"Super Express" ujawnił, że szef policji Andrzej Matejuk w towarzystwie kilku policjantów wybrał się do Włoch. W podróż pojechali dwoma policyjnymi busami z Katowic, zabierając ze sobą sprzęt narciarski. Przez pierwsze dni byli służbowo (podpisali m.in. umowę o bezpieczeństwie na stokach), przez kolejne trzy już na urlopie. Przez cały czas korzystali z policyjnych aut. Po naszym artykule policjanci bronili się, że wyjazd w całości był służbowy.
Przeczytaj koniecznie: Komendant główny policji pojechał SŁUŻBOWYM autem do Włoch. Radiowozy DOWOZIŁY mu narty we włoskie Dolomity
- Nie wyjechaliśmy na narty, to był wyjazd służbowy - twierdzi Matejuk. Skoro wiedział, że jedzie tam służbowo, to po co zabierał narty?

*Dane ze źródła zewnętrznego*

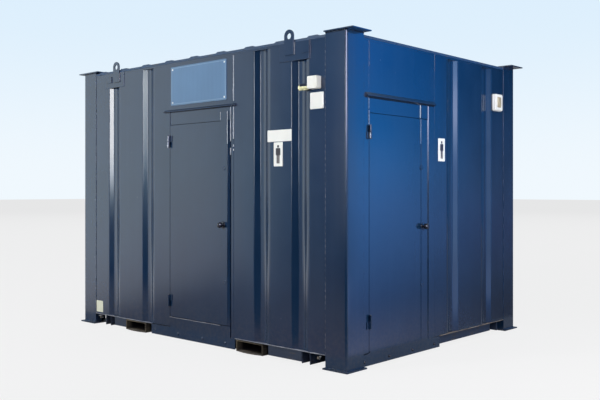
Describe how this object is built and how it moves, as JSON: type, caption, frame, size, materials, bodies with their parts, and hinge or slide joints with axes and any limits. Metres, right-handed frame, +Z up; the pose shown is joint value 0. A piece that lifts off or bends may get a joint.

- To małe oszustwo. Naruszenie dobrych manier - mówi prof. Kazimierz Kik, politolog. - Policjant jako funkcjonariusz publiczny powinien być poza wszelkimi podejrzeniami. Powinien wiedzieć, że dobro publiczne podlega rozliczeniu co do złotówki. A on zachował się jak typowy przedstawiciel władzy, której wolno wszystko - dodaje Kik.